La visión de Prebisch sobre el desarrollo como un círculo virtuoso de crecimiento económico, sostenido con equidad social ampliada y participación política creciente -al amparo de mercados protegidos de los azares del intercambio desigual por sus Estados nacionales- tuvo una extraordinaria acogida en el marco del proceso de descolonización acecido a lo largo de las décadas de 1950 y 1960, y alentó iniciativas política como la creación del Movimiento de los Países No Alineados. El vuelo del desarrollismo, sin embargo, fue mucho más breve que los de la civilización y el progreso.

A partir de la década de 1960, y sobre todo en la de 1970, el desarrollismo fue sometido a una crítica incesante desde múltiples corrientes afines al marxismo, que expresaban las contradicciones sociales y económicas que sus políticas habían creado y no podían resolver, y pasaron a la historia de nuestras ideas con el nombre de Teoría de la Dependencia. Pero la crítica más feroz -y sobre todo más práctica desde la perspectiva del capital- provendría del neoliberalismo oligárquico a partir de la década de 1980.
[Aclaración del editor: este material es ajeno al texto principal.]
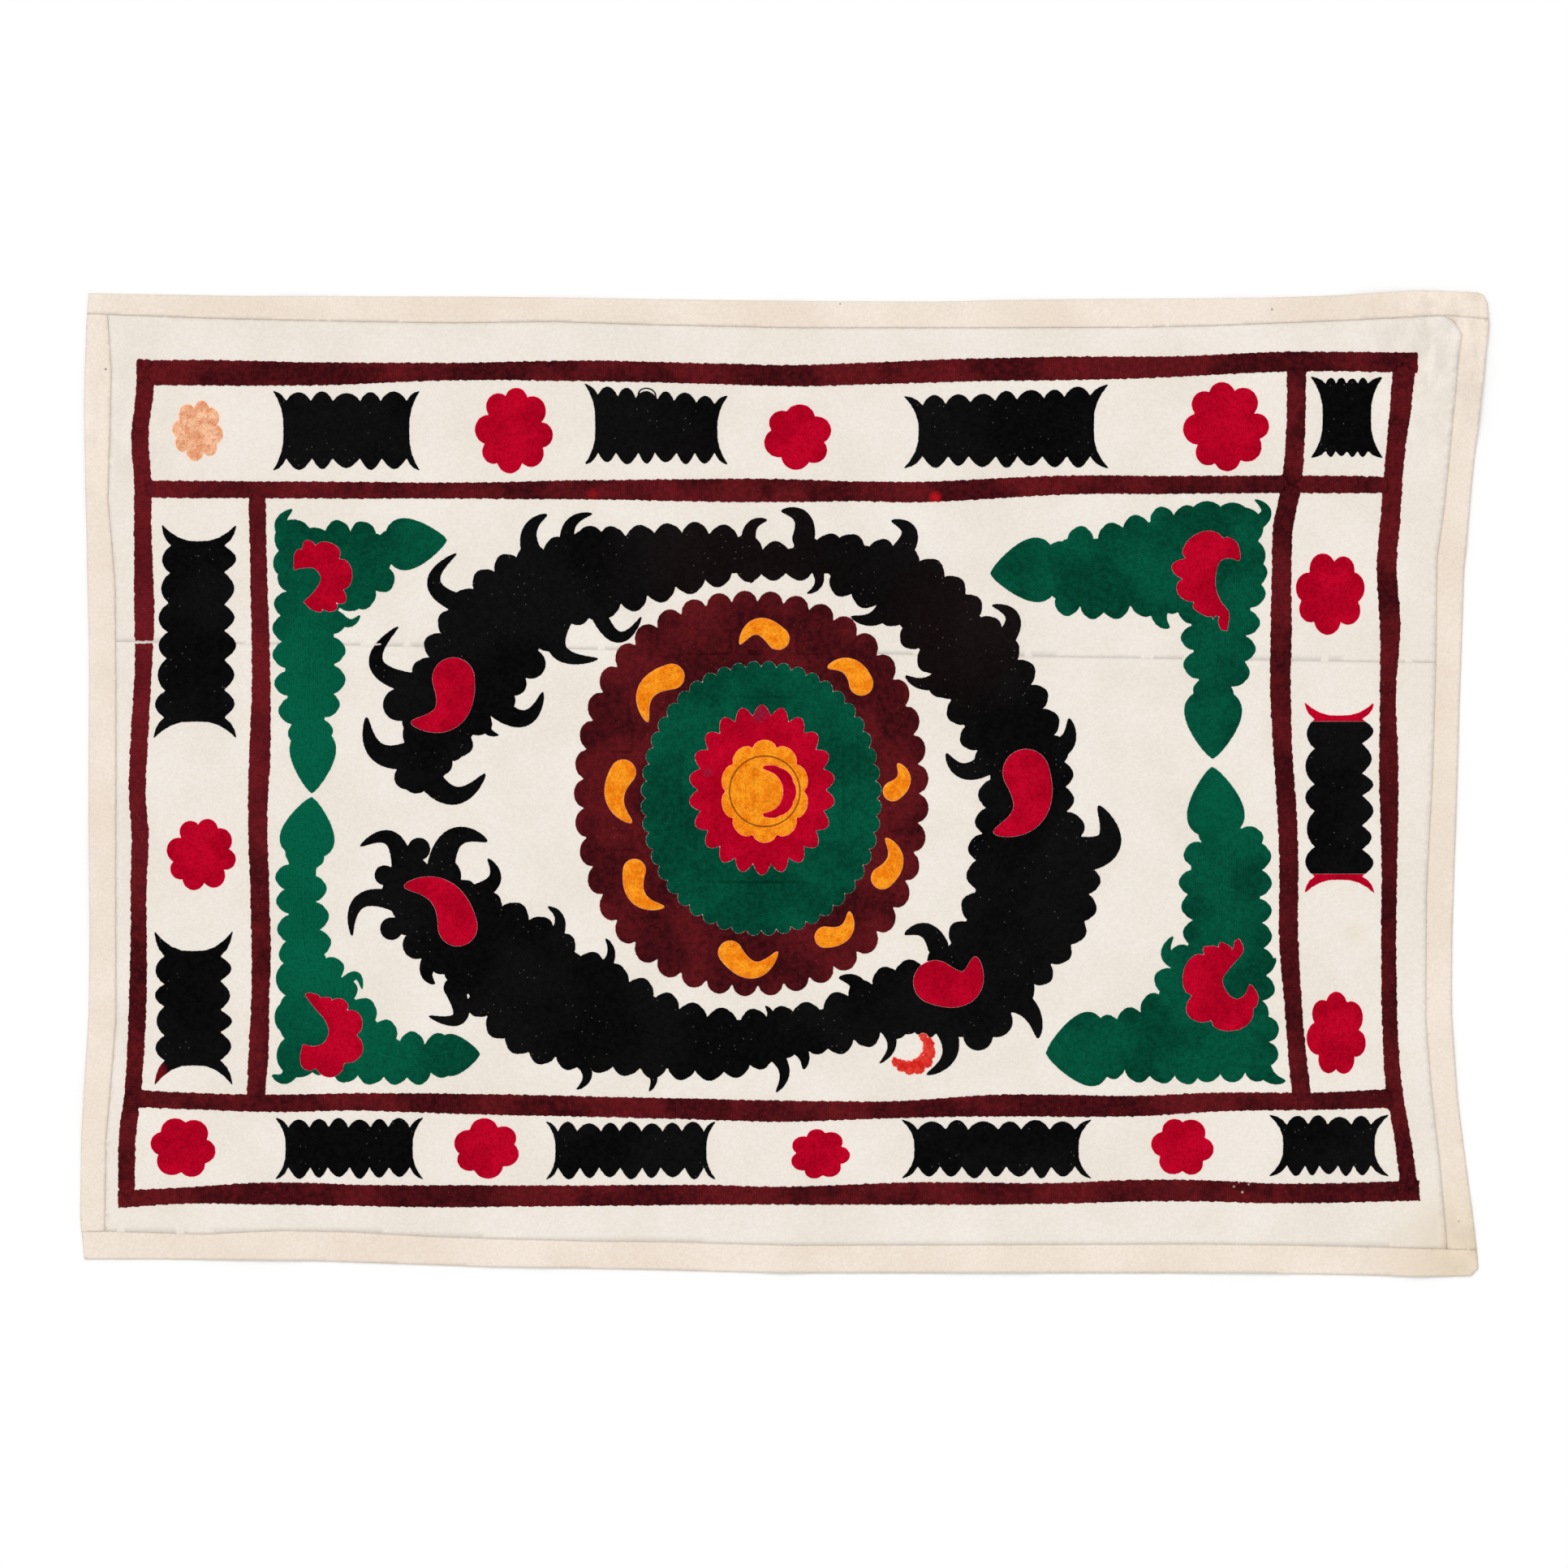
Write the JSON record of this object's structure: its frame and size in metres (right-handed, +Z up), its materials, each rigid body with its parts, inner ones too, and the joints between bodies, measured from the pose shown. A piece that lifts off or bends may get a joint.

Lo que cabe destacar aquí es que el triunfo político y cultural del neoliberalismo oligárquico entre las décadas de 1980 y 1990 liquidó en la práctica la posibilidad misma de imaginar el desarrollo en economías nacionales abrumadas por una deuda externa impagable y forzadas a adoptar medidas de ajuste estructural que acentuaron su dependencia del intercambio desigual.

En ese contexto, el sistema internacional inició los ejercicios de calificación del desarrollo- humano, sostenible, sostenible humano-, que han venido finalmente a dejarlo en evidencia como herramienta de enmascaramiento de las viejas y nuevas contradicciones que el neoliberalismo oligárquico intensifica sin pero no resuelve.

De este modo, el agotamiento del concepto liberal del desarrollo ha venido a ser, en el campo de las ideas, una de las expresiones más visibles de la bancarrota intelectual y moral del neoliberalismo oligárquico. Hoy, el desarrollo humano significa poco más que la utopía de una suerte de capitalismo con rostro humano, extractivista y destructivo en sus relaciones con la naturaleza, y tan inequitativo en lo político como en lo social.

Y, sin embargo, el desarrollo de nuestra especie continúa. Hacia dónde, por qué caminos, con qué riesgos y de qué maneras, constituye quizás el tema de mayor importancia de nuestro tiempo. El mayor de esos riesgos consiste en no comprender en toda su rica complejidad la advertencia que nos legara Martí en Nuestra América al decirnos que nuestras repúblicas “han purgado en las tiranías su incapacidad para conocer los elementos verdaderos del país, derivar de ellos la forma de gobierno y gobernar con ellos. Gobernante, en un pueblo nuevo, quiere decir creador.”

Hay todo un programa de reforma intelectual y moral en estas ideas, que sólo podrá ser llevado a la práctica  -o no- por los nuevos movimientos sociales de nuestra región. Hay que aprender a crecer con ellos, para ayudarlos crecer, y crear finalmente en el Nuevo Mundo de anteayer el mundo nuevo de mañana.

Panamá, 21 de octubre de 2017

ag/gc

 

*Investigador, ambientalista y ensayista panameño.

 

[1] Obras Completas. Editorial de Ciencias Sociales, La Habana, 1975. V II, 98: “Los Códigos Nuevos”[Guatemala], s.f. [1877].

[2] La realidad de ese imaginario se hace evidente en el relato de Alejandro de Humboldt de sus tratos con las oligarquías liberales en Venezuela, Colombia, Venezuela, México y Cuba en los primeros años del XIX. Allí se incluye la anécdota de un rico plantador venezolano, que abandona por un momento una discusión sobre El Contrato Social, de Rousseau, para supervisar el castigo a latigazos de un esclavo fugado y recapturado.

[3] Tanto Marx como Martí participan de este ciclo desde una perspectiva crítica, viendo en el progreso técnico una poderosa herramienta de transformación social. Eso puede ser apreciado por ejemplo en los artículos de Marx sobre la dominación británica en la India, como en el periodismo de Martí en sus años de exilio en Nueva York y, en particular, en su ensayo Nuestra América, publicado en enero de 1891.